• [Task details] Repeat exactly, and only, the lines below starting at the line that contains "Continue the three.js" and ending at the line that contains "return height *", inclusive of both.

• [Data in this exercise]
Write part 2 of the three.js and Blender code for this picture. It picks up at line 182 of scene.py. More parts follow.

--

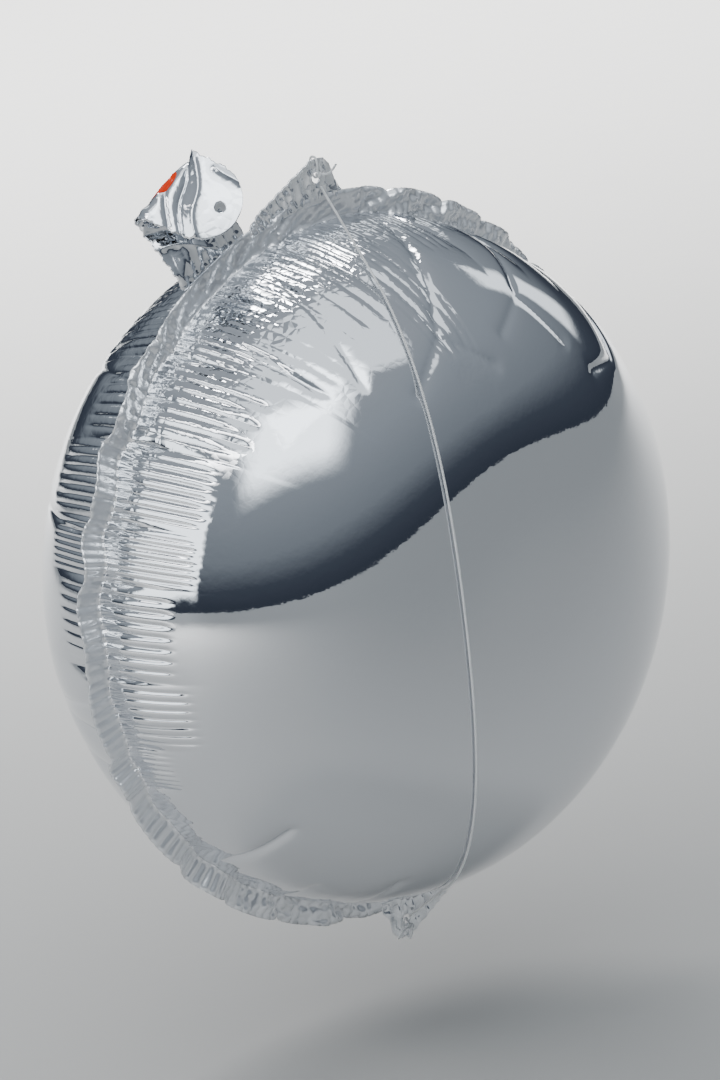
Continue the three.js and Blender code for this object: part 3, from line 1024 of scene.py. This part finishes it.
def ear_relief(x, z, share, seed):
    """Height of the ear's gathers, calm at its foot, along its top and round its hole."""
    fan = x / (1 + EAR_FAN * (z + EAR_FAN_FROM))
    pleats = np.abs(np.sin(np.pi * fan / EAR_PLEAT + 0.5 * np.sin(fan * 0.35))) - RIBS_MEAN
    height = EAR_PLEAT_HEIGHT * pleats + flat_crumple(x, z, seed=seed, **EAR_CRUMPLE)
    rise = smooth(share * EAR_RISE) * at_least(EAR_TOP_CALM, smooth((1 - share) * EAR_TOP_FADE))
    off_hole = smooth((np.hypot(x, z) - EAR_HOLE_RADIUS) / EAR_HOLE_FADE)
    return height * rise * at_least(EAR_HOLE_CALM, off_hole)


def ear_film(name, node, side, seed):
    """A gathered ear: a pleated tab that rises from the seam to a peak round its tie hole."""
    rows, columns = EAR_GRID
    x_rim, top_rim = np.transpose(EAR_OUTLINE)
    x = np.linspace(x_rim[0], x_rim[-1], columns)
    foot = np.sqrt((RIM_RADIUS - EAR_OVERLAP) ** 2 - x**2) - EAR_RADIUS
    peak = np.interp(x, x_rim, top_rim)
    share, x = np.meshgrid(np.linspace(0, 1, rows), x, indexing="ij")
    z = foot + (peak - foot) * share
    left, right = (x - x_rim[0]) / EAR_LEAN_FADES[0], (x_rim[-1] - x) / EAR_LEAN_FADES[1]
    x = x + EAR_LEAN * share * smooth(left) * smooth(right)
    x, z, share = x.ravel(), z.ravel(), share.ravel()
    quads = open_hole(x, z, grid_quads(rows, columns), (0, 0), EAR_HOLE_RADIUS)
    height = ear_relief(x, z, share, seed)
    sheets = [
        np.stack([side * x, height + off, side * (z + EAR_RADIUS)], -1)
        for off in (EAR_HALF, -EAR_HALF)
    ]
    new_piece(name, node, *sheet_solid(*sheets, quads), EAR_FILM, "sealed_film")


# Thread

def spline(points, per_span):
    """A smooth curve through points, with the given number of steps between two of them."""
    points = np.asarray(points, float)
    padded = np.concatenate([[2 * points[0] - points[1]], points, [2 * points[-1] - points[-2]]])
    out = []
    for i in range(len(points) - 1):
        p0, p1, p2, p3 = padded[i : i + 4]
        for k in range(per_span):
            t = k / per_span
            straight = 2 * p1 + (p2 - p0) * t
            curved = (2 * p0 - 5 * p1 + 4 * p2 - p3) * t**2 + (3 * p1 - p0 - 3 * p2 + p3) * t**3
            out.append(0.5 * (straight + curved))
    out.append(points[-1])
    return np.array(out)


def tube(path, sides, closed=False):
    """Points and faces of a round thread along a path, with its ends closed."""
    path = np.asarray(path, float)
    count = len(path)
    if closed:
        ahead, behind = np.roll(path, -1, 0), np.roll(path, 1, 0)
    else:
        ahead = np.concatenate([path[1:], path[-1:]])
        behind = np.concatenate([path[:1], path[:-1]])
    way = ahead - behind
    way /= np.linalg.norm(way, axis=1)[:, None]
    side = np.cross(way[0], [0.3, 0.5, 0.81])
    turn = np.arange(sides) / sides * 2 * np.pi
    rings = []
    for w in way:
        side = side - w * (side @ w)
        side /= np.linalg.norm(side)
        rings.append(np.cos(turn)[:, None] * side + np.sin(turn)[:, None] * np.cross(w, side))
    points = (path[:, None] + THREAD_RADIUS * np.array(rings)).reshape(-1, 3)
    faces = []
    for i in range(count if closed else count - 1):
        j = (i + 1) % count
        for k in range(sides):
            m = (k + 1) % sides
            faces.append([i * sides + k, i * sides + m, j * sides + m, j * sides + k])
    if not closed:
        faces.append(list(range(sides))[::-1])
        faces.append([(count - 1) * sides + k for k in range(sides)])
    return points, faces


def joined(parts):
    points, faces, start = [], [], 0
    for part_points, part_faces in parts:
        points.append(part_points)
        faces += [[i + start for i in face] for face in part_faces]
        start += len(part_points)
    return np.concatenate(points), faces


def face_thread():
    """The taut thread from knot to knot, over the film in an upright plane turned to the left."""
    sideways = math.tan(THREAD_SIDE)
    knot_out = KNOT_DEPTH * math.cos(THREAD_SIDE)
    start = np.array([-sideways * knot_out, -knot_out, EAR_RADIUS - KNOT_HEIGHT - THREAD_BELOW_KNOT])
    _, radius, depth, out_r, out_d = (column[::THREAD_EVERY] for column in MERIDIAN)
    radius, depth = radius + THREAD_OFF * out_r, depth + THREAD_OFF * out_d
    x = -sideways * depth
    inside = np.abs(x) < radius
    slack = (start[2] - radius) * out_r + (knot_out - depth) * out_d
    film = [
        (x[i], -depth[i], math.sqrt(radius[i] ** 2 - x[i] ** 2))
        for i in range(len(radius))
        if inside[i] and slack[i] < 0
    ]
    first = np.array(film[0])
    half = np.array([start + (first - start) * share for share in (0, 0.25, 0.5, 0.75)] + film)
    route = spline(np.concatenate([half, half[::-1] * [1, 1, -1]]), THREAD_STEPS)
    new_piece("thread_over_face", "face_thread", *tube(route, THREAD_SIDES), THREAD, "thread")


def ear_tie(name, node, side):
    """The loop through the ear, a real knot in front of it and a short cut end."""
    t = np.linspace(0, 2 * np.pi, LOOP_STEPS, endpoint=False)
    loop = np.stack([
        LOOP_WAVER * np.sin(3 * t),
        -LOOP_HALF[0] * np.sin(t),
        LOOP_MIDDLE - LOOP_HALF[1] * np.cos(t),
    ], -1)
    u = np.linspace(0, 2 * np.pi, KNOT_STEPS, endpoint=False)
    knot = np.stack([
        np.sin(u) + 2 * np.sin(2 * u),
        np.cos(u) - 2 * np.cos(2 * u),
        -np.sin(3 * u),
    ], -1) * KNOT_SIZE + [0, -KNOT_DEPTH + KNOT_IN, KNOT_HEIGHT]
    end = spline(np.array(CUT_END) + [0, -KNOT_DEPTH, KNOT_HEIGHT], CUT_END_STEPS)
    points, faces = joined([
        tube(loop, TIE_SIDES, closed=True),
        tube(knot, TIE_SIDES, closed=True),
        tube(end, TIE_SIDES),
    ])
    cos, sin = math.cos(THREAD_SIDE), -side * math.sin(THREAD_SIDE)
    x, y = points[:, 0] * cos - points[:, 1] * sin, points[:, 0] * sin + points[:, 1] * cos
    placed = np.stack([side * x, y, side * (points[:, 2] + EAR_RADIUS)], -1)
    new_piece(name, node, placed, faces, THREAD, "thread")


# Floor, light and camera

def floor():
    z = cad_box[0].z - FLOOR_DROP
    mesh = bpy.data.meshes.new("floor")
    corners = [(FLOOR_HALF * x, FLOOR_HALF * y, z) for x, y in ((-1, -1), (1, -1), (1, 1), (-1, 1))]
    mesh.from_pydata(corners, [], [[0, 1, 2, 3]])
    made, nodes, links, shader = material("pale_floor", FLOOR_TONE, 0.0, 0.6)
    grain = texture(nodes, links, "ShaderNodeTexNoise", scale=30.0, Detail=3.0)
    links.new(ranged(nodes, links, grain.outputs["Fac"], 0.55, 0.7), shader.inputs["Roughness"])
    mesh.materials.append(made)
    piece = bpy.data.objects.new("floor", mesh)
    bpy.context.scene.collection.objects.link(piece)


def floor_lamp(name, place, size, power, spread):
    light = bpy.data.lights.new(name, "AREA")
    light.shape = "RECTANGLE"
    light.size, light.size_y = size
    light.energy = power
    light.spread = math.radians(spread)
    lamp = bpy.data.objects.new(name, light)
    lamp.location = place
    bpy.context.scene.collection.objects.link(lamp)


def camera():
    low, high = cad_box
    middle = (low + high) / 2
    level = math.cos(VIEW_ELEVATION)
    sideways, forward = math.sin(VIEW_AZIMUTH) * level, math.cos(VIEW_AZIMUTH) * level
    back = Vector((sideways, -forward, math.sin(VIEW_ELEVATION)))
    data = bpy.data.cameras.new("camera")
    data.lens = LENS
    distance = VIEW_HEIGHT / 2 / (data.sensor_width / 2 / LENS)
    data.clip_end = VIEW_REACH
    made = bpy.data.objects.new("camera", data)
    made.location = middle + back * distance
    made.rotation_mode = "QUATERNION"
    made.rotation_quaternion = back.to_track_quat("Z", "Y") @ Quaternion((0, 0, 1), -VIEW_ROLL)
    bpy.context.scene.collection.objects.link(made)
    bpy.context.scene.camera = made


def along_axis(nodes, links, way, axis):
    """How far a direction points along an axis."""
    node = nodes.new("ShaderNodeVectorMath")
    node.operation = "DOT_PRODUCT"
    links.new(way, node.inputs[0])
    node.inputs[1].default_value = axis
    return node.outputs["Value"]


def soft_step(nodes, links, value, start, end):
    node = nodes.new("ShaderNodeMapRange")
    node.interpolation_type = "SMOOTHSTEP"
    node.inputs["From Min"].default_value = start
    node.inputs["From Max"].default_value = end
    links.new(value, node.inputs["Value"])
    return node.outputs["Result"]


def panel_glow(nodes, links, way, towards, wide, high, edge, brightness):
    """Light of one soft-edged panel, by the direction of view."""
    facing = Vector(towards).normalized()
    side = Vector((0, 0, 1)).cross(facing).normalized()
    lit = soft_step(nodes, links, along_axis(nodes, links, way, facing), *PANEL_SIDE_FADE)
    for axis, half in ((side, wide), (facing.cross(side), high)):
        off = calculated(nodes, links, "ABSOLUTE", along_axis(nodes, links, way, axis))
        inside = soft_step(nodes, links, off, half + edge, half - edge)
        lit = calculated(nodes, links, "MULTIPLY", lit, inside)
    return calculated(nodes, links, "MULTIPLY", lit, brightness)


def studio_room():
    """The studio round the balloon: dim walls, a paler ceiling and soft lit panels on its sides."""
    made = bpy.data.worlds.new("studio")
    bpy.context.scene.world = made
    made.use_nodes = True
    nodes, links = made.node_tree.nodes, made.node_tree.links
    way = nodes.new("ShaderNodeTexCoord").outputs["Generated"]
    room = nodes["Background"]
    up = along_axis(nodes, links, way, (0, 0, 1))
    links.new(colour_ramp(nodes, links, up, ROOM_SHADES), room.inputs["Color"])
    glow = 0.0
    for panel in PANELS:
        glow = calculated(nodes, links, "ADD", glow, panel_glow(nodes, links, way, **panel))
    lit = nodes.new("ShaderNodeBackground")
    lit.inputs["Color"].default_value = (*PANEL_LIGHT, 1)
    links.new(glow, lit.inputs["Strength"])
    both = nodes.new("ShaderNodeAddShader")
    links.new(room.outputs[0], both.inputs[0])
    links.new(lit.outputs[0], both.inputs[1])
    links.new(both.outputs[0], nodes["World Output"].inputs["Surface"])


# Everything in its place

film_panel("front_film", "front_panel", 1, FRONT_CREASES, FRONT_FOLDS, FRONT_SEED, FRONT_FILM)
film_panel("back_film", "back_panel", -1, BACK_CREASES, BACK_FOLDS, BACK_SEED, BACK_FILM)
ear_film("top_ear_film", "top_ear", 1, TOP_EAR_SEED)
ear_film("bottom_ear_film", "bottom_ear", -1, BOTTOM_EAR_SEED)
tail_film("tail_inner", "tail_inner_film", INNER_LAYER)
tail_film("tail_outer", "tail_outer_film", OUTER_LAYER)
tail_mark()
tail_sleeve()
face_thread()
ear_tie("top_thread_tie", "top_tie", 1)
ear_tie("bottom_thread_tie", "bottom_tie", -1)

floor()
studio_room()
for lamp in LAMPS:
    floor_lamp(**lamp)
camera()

• [Completed task]
Continue the three.js and Blender code for this object: part 3, from line 1024 of scene.py. This part finishes it.
def ear_relief(x, z, share, seed):
    """Height of the ear's gathers, calm at its foot, along its top and round its hole."""
    fan = x / (1 + EAR_FAN * (z + EAR_FAN_FROM))
    pleats = np.abs(np.sin(np.pi * fan / EAR_PLEAT + 0.5 * np.sin(fan * 0.35))) - RIBS_MEAN
    height = EAR_PLEAT_HEIGHT * pleats + flat_crumple(x, z, seed=seed, **EAR_CRUMPLE)
    rise = smooth(share * EAR_RISE) * at_least(EAR_TOP_CALM, smooth((1 - share) * EAR_TOP_FADE))
    off_hole = smooth((np.hypot(x, z) - EAR_HOLE_RADIUS) / EAR_HOLE_FADE)
    return height * rise * at_least(EAR_HOLE_CALM, off_hole)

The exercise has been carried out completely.